According to a former USDA inspector familiar with the facility, the Greensboro plant operates in two separate sections. The ready-to-eat side was suspended in September 2025. The raw sausage side was initially allowed to continue. But as of last week, neither side is operating — because the company has stopped requesting inspectors altogether.
The sticking point, according to federal officials, is that Neese's has not submitted a corrective action plan that satisfies USDA requirements for restarting the suspended ready-to-eat production area. Until that plan is approved and verified, that portion of the plant cannot legally resume.
Retailers and restaurants across North Carolina began noticing the shortage during the holiday season late last year. Deliveries became sporadic, then stopped. Meat markets across the state say customers ask about Neese's products daily — some multiple times a day.

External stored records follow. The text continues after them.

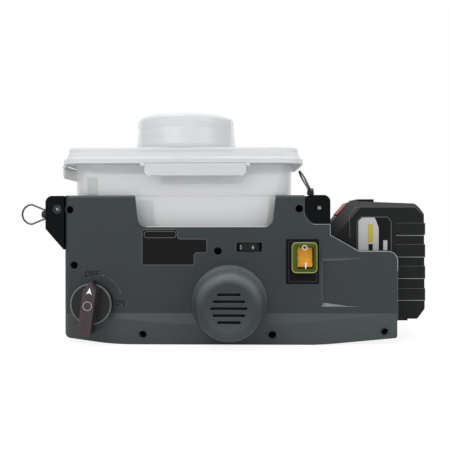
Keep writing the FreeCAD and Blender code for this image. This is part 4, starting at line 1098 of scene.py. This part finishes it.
@dataclass
class SpeedMarks(SubAssembly):
    """The digits and the fine grip ribs round the speed dial's rim."""

    axis: Pair = (17.6, -51.4)
    radius: float = 15.0
    height: float = 92.4
    digit: Pair = (2.1, 3.5)
    digit_proud: float = 0.12
    digit_depth: float = 0.3
    digits: str = "12345678"
    digit_step: float = 45.7
    middle_digit: int = 5
    middle_angle: float = -32.2
    ribs: int = 60
    rib_radius: float = 0.16
    rib_sunk: float = 0.06
    rib_rise: float = 3.3

    def build(self) -> None:
        """Places the digits and the ribs."""
        x, y = self.axis
        wide, tall = self.digit
        front = y - self.radius - self.digit_proud
        least = (x - wide / 2, front, self.height - tall / 2)
        most = (x + wide / 2, front + self.digit_depth, self.height + tall / 2)
        digits = Form()
        for steps, digit in enumerate(self.digits, start=1 - self.middle_digit):
            angle = self.middle_angle + steps * self.digit_step
            digits.join(Form.lettering(digit, least, most).move(turn_about((x, y, 0.0), "Z", angle)))
        self.put("dial_digits", digits, "digit_grey", "speed_dial")
        reach = y - self.radius + self.rib_sunk
        ends = [(x, reach, self.height + rise) for rise in (-self.rib_rise, self.rib_rise)]
        ribs = Form.wire(ends, self.rib_radius)
        ribs.repeat(self.ribs, turn_about((x, y, 0.0), "Z", 360.0 / self.ribs))
        self.put("dial_ribs", ribs, "dial_plastic", "speed_dial", "dial_plastic")


@dataclass
class PowerSwitch(SubAssembly):
    """A black frame of painted shadow round the switch, a painted highlight along the bezel's edge, and a
    painted highlight round the front edge of its cover and the print on the cover.
    """

    # A black frame that stands in for the shadow in the gap round the bezel.
    shadow_frame: Band = Band((52.5, 83.7, 57.5, 99.9), -65.3, 0.8, 1.5, 0.3)
    # The painted highlight round the front edge of the switch's cover.
    bead: Band = Band((57.3, 81.3, 68.2, 97.1), -72.35, 4.2, 0.75, 0.6, 0.15)
    # A pale line along the bezel's front edge: a painted highlight.
    bezel: Band = Band((54.8, 81.5, 59.6, 97.8), -66.25, 0.8, 0.4, 0.1)
    boot_front: float = -72.2
    nought: Pair = (69.5, 92.1)
    nought_radii: Pair = (1.85, 2.45)
    stroke: Sides = (69.8, 71.0, 72.6, 78.0)

    def build(self) -> None:
        """Places the painted shadow, the painted highlights and the print."""
        # Painted shadow round the bezel.
        self.put("switch_painted_shadow", self.shadow_frame.form(), "switch_painted_shadow")
        # The pale band round the boot's front edge is a painted highlight.
        self.put("boot_edge_highlight", self.bead.form(), "boot_rim")
        x, z = self.nought
        front = self.boot_front - PRINT
        marks = Form.ring(*self.nought_radii, PRINT * 2, (x, front, z))
        left, right, low, high = self.stroke
        marks.join(Form.box((left, front, low), (right, front + PRINT * 2, high)))
        self.put("boot_marks", marks, "print_white")
        # The pale line along the bezel's edge is a painted highlight.
        self.put("bezel_edge", self.bezel.form(), "bezel_edge")


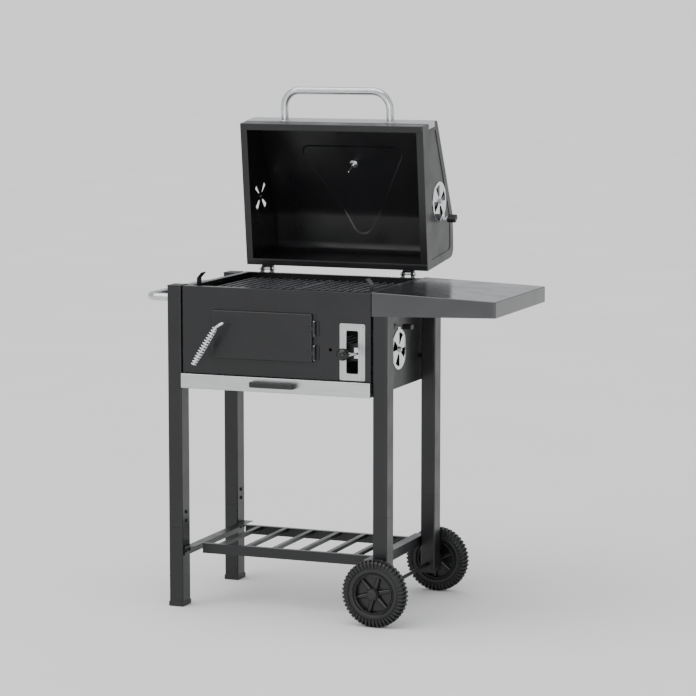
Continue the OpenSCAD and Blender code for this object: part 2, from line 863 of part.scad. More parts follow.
// The part of a solid hood, grown by d, above the pressed triangle of its top
module hood_bulge(d, shrink) {
    corners = inset(pressed_triangle, -shrink);
    flat = [for (c = rounded(corners, pressed_radii)) [c.x, hood_rear - c.y]];
    intersection() {
        along_x(-200, 200) hood_polygon(inset(hood_profile, d), hood_radii);
        translate([0, 0, hood_rim_z + 90]) linear_extrude(200) polygon(flat);
    }
}

module hood_shell() {
    x = hood_w / 2 - hood_side_t;
    inner = inset(hood_profile, -sheet);
    deep = [[inner[0].x, -5], inner[1], inner[2], inner[3], [inner[4].x, -5]];
    color(anthracite) open_hood() difference() {
        union() {
            difference() {
                along_x(-x, x) hood_polygon(hood_profile, hood_radii);
                along_x(-x - 1, x + 1) hood_polygon(deep, [0, 28 - sheet, 70 - sheet, 12 - sheet, 0]);
            }
            block(
                [-x, hood_rear - rim_flange, hood_rim_z],
                [x, hood_rear - sheet / 2, hood_rim_z + sheet]
            );
            block(
                [-x, hood_rear - hood_d + sheet / 2, hood_rim_z],
                [x, hood_rear - hood_d + rim_flange, hood_rim_z + sheet]
            );
            hood_bulge(press_d, 0);
        }
        hood_bulge(press_d - sheet, 3);
        on_slope(dial[0]) translate([0, 0, -10]) cylinder(r = stem_r + 0.2, h = 20);
        for (x = [-203, 198]) translate([x, hood_rear - hood_d + 8, hood_rim_z - 1]) cylinder(r = 2.5, h = 5);
    }
}

press_margin = 24;
side_field = [
    [press_margin, 33], [press_margin, 190], [115, 195], [hood_d - press_margin, 101], [hood_d - press_margin, 33]
];
field_radii = [8, 18, 50, 8, 8];

module hood_side(s) {
    x0 = hood_w / 2 - hood_side_t;
    x1 = hood_w / 2;
    vent = hood_point(hood_vent);
    color(anthracite) open_hood() scale([s, 1, 1]) difference() {
        union() {
            difference() {
                along_x(x0, x1) hood_polygon(hood_profile, hood_radii);
                along_x(x0 - 5, x1 + 5) hood_polygon(side_field, field_radii);
            }
            along_x(x0 - press_d, x0) hood_polygon(inset(side_field, 2), [10, 20, 52, 10, 10]);
            block(
                [x0 - rim_flange, hood_rear - hood_d + rim_flange, hood_rim_z],
                [x0 + hood_side_t / 2, hood_rear - rim_flange, hood_rim_z + sheet]
            );
        }
        along_x(x0 - 10, x1 + 10) translate(vent) vent_openings(hood_vent_turn);
        rod_x(rivet_r, x0 - 10, x1 + 10, vent.x, vent.y);
    }
}

module hood_side_left() { hood_side(-1); }
module hood_side_right() { hood_side(1); }

module hood_strip() {
    x = hood_w / 2;
    y = hood_rear - hood_d;
    color(steel) open_hood() difference() {
        union() {
            block([-x, y - strip_t, hood_rim_z + strip_q[0]], [x, y, hood_rim_z + strip_q[1]]);
            both_sides() block(
                [x, y - strip_t, hood_rim_z + strip_tab[0].y],
                [x + strip_t, hood_rear - strip_tab[0].x, hood_rim_z + strip_tab[1].y]
            );
        }
        both_sides() rod_y(handle_r + 0.1, grip_x_half, y - 5, y + 1, hood_rim_z + grip_q);
    }
}

module hood_handle() {
    y = hood_rear - hood_d;
    z = hood_rim_z + grip_q;
    y_bar = y - grip_reach;
    color(steel) open_hood() {
        rod_x(handle_r, -grip_x_half + grip_bend, grip_x_half - grip_bend, y_bar, z);
        both_sides() {
            translate([grip_x_half - grip_bend, y_bar + grip_bend, z]) rotate(-90) bend(handle_r, grip_bend);
            rod_y(handle_r, grip_x_half, y_bar + grip_bend, y, z);
        }
    }
}

module hood_handle_rosettes() {
    y = hood_rear - hood_d - strip_t;
    z = hood_rim_z + grip_q;
    color(steel) open_hood() both_sides() difference() {
        translate([grip_x_half, y, z]) rotate([90, 0, 0]) cylinder(r1 = rosette_r, r2 = rosette_r - 3, h = rosette_h);
        rod_y(handle_r + 0.1, grip_x_half, y - 10, y + 1, z);
    }
}

hood_vent_x = hood_w / 2 - hood_side_t;

module hood_damper(openings) {
    vent = hood_point(hood_vent);
    open_hood() translate([hood_vent_x, vent.x, vent.y]) damper(hood_tab_turn, openings);
}

module hood_damper_right() { hood_damper(damper_turn_right); }
module hood_damper_left() { mirror([1, 0, 0]) hood_damper(damper_turn_left); }

module hood_damper_rivets() {
    vent = hood_point(hood_vent);
    open_hood() both_sides() translate([hood_vent_x, vent.x, vent.y]) damper_rivet();
}

module thermometer() {
    base = press_d;
    open_hood() on_slope(dial[0]) {
        color(chrome) difference() {
            translate([0, 0, base]) cylinder(r = dial[1], h = dial[2]);
            translate([0, 0, base + dial[2] - 3]) cylinder(r = dial[1] - 3, h = 5);
            translate([0, 0, base + dial[2] - 5]) cylinder(r = 2 + run, h = 5);
        }
        color(chrome) {
            translate([0, 0, -48]) cylinder(r = stem_r, h = 49 + base);
            translate([0, 0, press_d - sheet - 4]) cylinder(r = 6.5, h = 4, $fn = 6);
            translate([0, 0, press_d - sheet - 1]) cylinder(r = 11, h = 1);
        }
    }
}

module thermometer_needle() {
    open_hood() on_slope(dial[0]) translate([0, 0, press_d + dial[2] - 2.4]) color("#b02a22") {
        cylinder(r = 3.2, h = 1);
        translate([0, 0, -2]) cylinder(r = 2, h = 2.5);
        rotate(120) translate([-4, -1, 0]) cube([dial[1] - 8, 2, 0.8]);
    }
}

// ---------- hood hinges ----------

// A U-shaped clip under the hood's rear wall; the pin goes through its two cheeks
module hood_hinge_leaves() {
    color(anthracite) open_hood() both_sides() translate([hood_hinge_x, 0, 0]) difference() {
        union() {
            block([-cheek_x[1], hood_rear, hood_rim_z], [cheek_x[1], hood_rear + 2, hood_rim_z + 34]);
            both_sides() {
                block([cheek_x[0], hood_rear, hood_rim_z - 1], [cheek_x[1], axis_y, axis_z + 7]);
                rod_x(7, cheek_x[0], cheek_x[1], axis_y, axis_z);
            }
        }
        rod_x(pin_r + run, -50, 50, axis_y, axis_z);
    }
}

// Ears on the firebox's rear wall, joined by the web that the open hood leans on
module hood_hinge_brackets() {
    top = axis_z + 9.9;
    ear = [
        [rear_y, rim_h - 40], [rear_y + 14, rim_h - 40], [axis_y + stop_y + 4, axis_z - 6],
        [axis_y + stop_y + 4, top], [axis_y, top], [axis_y - 7, axis_z + 4], [axis_y - 7, rim_h + 2], [rear_y, rim_h]
    ];
    color(anthracite) both_sides() translate([hood_hinge_x, 0, 0]) difference() {
        union() {
            both_sides() along_x(ear_x[0], ear_x[1]) polygon(ear);
            block([-ear_x[1], rear_y, rim_h - 40], [ear_x[1], rear_y + 2, rim_h - 4]);
            block([-ear_x[1], axis_y + stop_y, axis_z + 3], [ear_x[1], axis_y + stop_y + 4, top]);
        }
        rod_x(pin_r + run, -50, 50, axis_y, axis_z);
    }
}

module hood_hinge_pins() {
    color(chrome) both_sides() translate([hood_hinge_x, 0, 0]) {
        rod_x(pin_r, -ear_x[1] - 6, ear_x[1] + 8, axis_y, axis_z);
        rod_x(pin_r + 2.5, ear_x[1] + 0.2, ear_x[1] + 4, axis_y, axis_z);
        rod_x(pin_r + 2.5, -ear_x[1] - 4, -ear_x[1] - 0.2, axis_y, axis_z);
    }
}

// ---------- nodes ----------

module place() {
    translate([-middle.x, -middle.y, 0]) children();
}

place() leg_upper_front_left();
place() leg_upper_rear_left();
place() leg_upper_front_right();
place() leg_upper_rear_right();
place() leg_lower_front_left();
place() leg_lower_rear_left();
place() leg_lower_front_right();
place() leg_lower_rear_right();
place() leg_caps();
place() frame_bolts();
place() shelf_rail_front();
place() shelf_rail_rear();
place() shelf_rail_left();
place() shelf_rail_right();
place() shelf_slats();
place() axle();
place() wheel_front();
place() wheel_rear();
place() hub_caps();
place() firebox_front();
place() firebox_rear();
place() firebox_left();
place() firebox_right();
place() drawer_runners();
place() ash_drawer();
place() drawer_front();
place() drawer_handle();
place() bezel_plate();
place() bezel_screws();
place() fire_door();
place() door_hinge_leaves();
place() door_hinge_pins();
place() door_handle_rod();
place() door_handle_coil();
place() lift_lever();
place() lever_knob();
place() charcoal_pan();
place() charcoal_grate();
place() cooking_grate_left();
place() cooking_grate_right();
place() rack_hooks();
place() side_table();
place() carry_handle();
place() firebox_damper_left();
place() firebox_damper_right();
place() firebox_damper_rivets();
place() hood_shell();
place() hood_side_left();
place() hood_side_right();
place() hood_strip();
place() hood_handle();
place() hood_handle_rosettes();
place() hood_damper_left();
place() hood_damper_right();
place() hood_damper_rivets();
place() thermometer();
place() thermometer_needle();
place() hood_hinge_leaves();
place() hood_hinge_brackets();
place() hood_hinge_pins();
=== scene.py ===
"""Charcoal grill cart: finishes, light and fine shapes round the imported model.

Sizes are in cart millimetres: X and Y from the middle of the four legs, Z from the ground.
"""

import json
import math

import bmesh
import bpy
from mathutils import Matrix, Vector


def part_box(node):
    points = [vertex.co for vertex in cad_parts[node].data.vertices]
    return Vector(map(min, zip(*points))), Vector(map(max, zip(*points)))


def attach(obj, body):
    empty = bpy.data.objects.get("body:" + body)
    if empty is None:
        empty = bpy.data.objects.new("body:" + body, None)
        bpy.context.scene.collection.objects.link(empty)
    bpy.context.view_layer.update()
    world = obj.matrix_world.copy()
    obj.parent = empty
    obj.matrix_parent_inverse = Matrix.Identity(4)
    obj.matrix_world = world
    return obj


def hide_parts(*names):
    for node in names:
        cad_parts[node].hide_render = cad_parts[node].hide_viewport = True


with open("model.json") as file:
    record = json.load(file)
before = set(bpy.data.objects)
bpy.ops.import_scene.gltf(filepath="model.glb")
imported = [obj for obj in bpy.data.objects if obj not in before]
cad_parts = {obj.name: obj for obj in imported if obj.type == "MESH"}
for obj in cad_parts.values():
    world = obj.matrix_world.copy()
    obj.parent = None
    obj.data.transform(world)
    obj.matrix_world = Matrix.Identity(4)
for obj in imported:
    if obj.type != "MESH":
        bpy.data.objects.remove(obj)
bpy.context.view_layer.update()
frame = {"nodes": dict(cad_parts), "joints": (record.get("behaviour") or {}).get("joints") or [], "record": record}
bodies_of = {node: body for body, nodes in frame["record"]["behaviour"]["bodies"].items() for node in nodes}
slots_of = {row["node"]: row["material_slot"] for row in frame["record"]["subparts"]}
joints = {joint["name"]: joint for joint in frame["joints"]}

MM = 0.001
leg_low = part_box("leg_upper_front_left")[0]
leg_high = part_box("leg_upper_rear_right")[1]
CART = Vector(((leg_low.x + leg_high.x) / 2, (leg_low.y + leg_high.y) / 2, 0))
TO_FRAME = Matrix.Translation(CART) @ Matrix.Scale(MM, 4)
TO_CART = TO_FRAME.inverted()

# The hood is drawn closed and swung open about its pins
HOOD_OPEN = math.radians(joints["hood_hinge"]["range_deg"][1])
HOOD_AXIS = TO_CART @ Vector(joints["hood_hinge"]["pos_m"])
OPENED = (
    Matrix.Translation(HOOD_AXIS) @ Matrix.Rotation(-HOOD_OPEN, 4, "X") @ Matrix.Translation(-HOOD_AXIS)
)
CLOSED = OPENED.inverted()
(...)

One Reidsville market owner told a Greensboro television station he could sell 200 pounds a week if he could get it, and that during the holidays he limited customers to three pounds per visit to keep supply from disappearing immediately.

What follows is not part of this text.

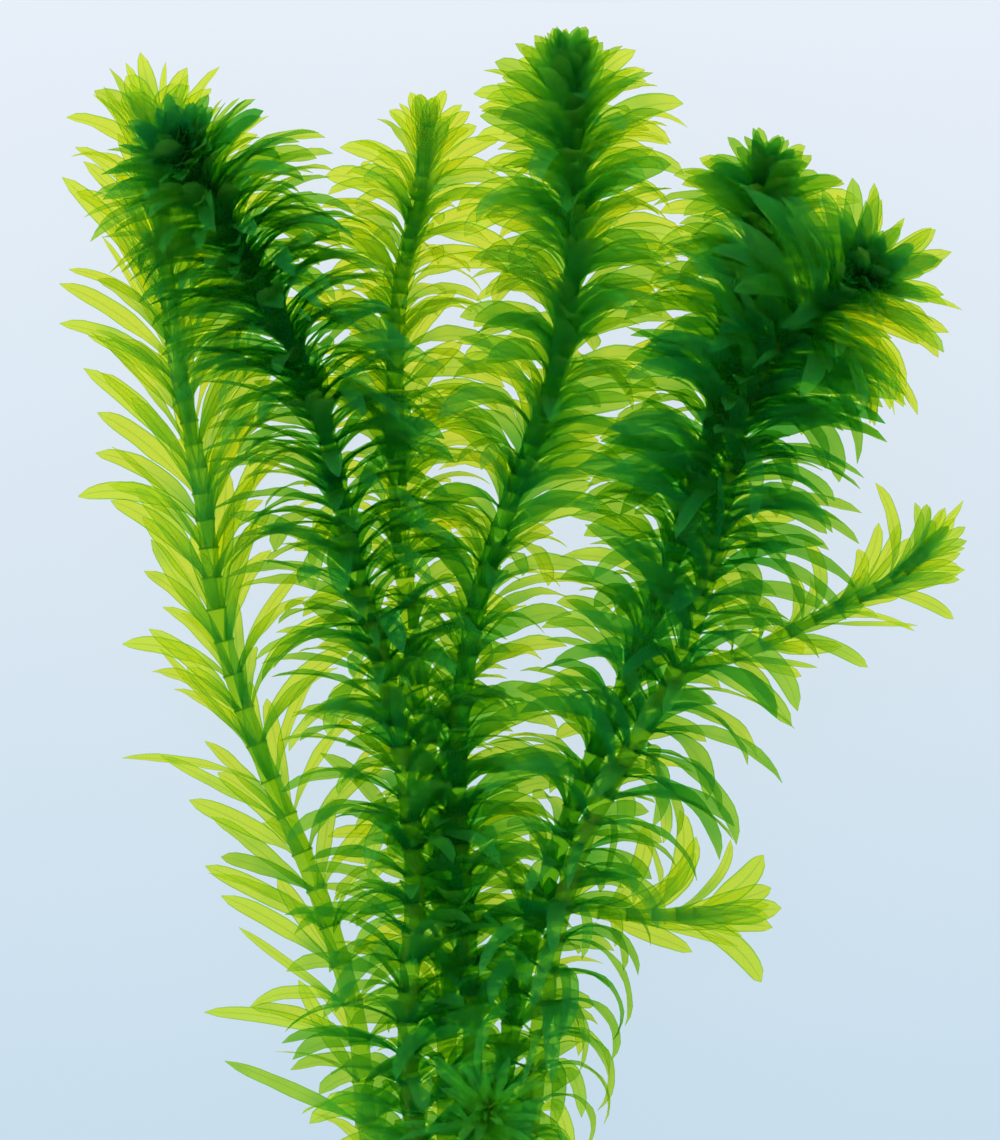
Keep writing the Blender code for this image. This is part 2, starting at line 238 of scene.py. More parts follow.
@dataclass
class Stem:
    """One leafy stem: its centre line from the foot to the tip, and how it is leafed.

    gaps are the distance between whorls at the tip, the most it is, and the length over
    which it opens.
    upright is the length below the tip over which leaves pass from the bud's lean to the body's.
    aged is the length above the foot over which they pass from the old lean to the body's.
    droop is how much the leaves follow the slope of the bunch, as a share of the usual.
    tone runs from a deep green at 0 to a clear yellow green at 1, at the foot and at the tip.
    bud_tone is added to it in the bud, and fan_tone in the whorls just behind the bud, more so
    for leaves that point along fan_way.
    """
    name: str
    route: list
    leaf: float = LEAF_LENGTH
    width: float = LEAF_WIDTH
    radius: float = STEM_RADIUS
    head: float = HEAD_LENGTH
    bare: float = 12.0
    foot_leaf: float = 0.78
    foot_width: float = 1.15
    whorl: tuple = LEAVES_IN_WHORL
    bud_leaf: float = BUD_LEAF
    bud_width: float = BUD_WIDTH
    bud_tone: float = -0.25
    fan_tone: float = 0.0
    fan_way: Vector = UP
    crowding: float = BUD_CROWDING
    upright: float = 12.0
    aged: float = OLD_LENGTH
    bud_lean: tuple = BUD_LEAN
    lean: tuple = BODY_LEAN
    old_lean: tuple = OLD_LEAN
    droop: float = 1.0
    gaps: tuple = (1.4, 6.6, 150.0)
    face_turn: tuple = (1.0, 0.6)
    tone: tuple = (0.4, 0.5)
    stem_tone: float = 0.5
    up: Vector = UP
    turn: float = 0.0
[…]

The company's silence has added to the uncertainty. Multiple television stations and news outlets contacted Neese's by phone, email, and in person over a period of weeks before receiving any response. The company's website returns a “404 not found” error. Google lists the business as permanently closed.

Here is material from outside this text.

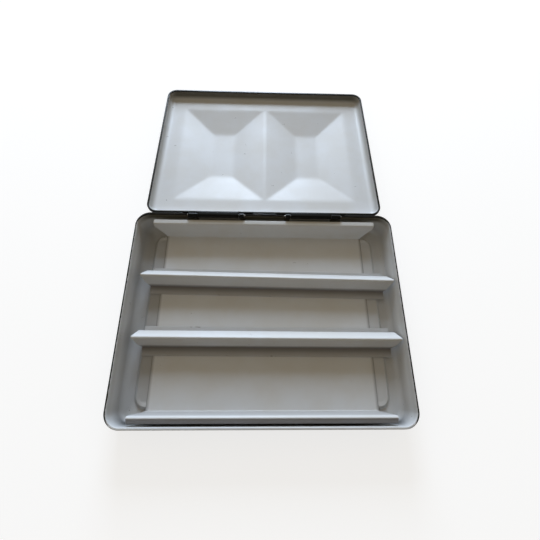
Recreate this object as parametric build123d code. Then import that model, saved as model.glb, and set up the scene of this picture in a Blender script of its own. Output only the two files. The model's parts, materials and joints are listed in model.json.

The only statement came from Tommy Neese III, who told a Greensboro television station: “I am sorry for the delay in responding. I am unable to comment at this time. As soon as I am able to do so, I will let you know.”
The timing compounds the uncertainty. Thomas Rice Neese Jr., the company's longtime president and CEO, died April 3, 2026, at the age of 92. According to his obituary, Neese spent more than six decades leading the family business his grandfather founded. J.T. Neese began selling the family's sausage from a covered wagon in Greensboro in 1917. His wife, Annie Smith Neese, later added her liver pudding recipe — which became equally popular. By 1930 the business was flourishing, and it has remained in the family through four generations since.
Neese's is known across North Carolina for its rectangular block-shaped products, its lack of artificial additives and fillers, and a recipe lineup that has remained largely unchanged for decades. Beyond country sausage and liver pudding, the company's products include livermush, scrapple, souse, and bacon — all made at the single Greensboro facility.
WFMY News 2 reported activity at the Greensboro plant as recently as May 8, though no statement from the company followed.
Whether Neese's intends to resume production, resolve the federal compliance issues, or close permanently has not been announced. The USDA said it will not allow the suspended ready-to-eat production area to restart until it verifies that corrective actions meet federal food safety standards.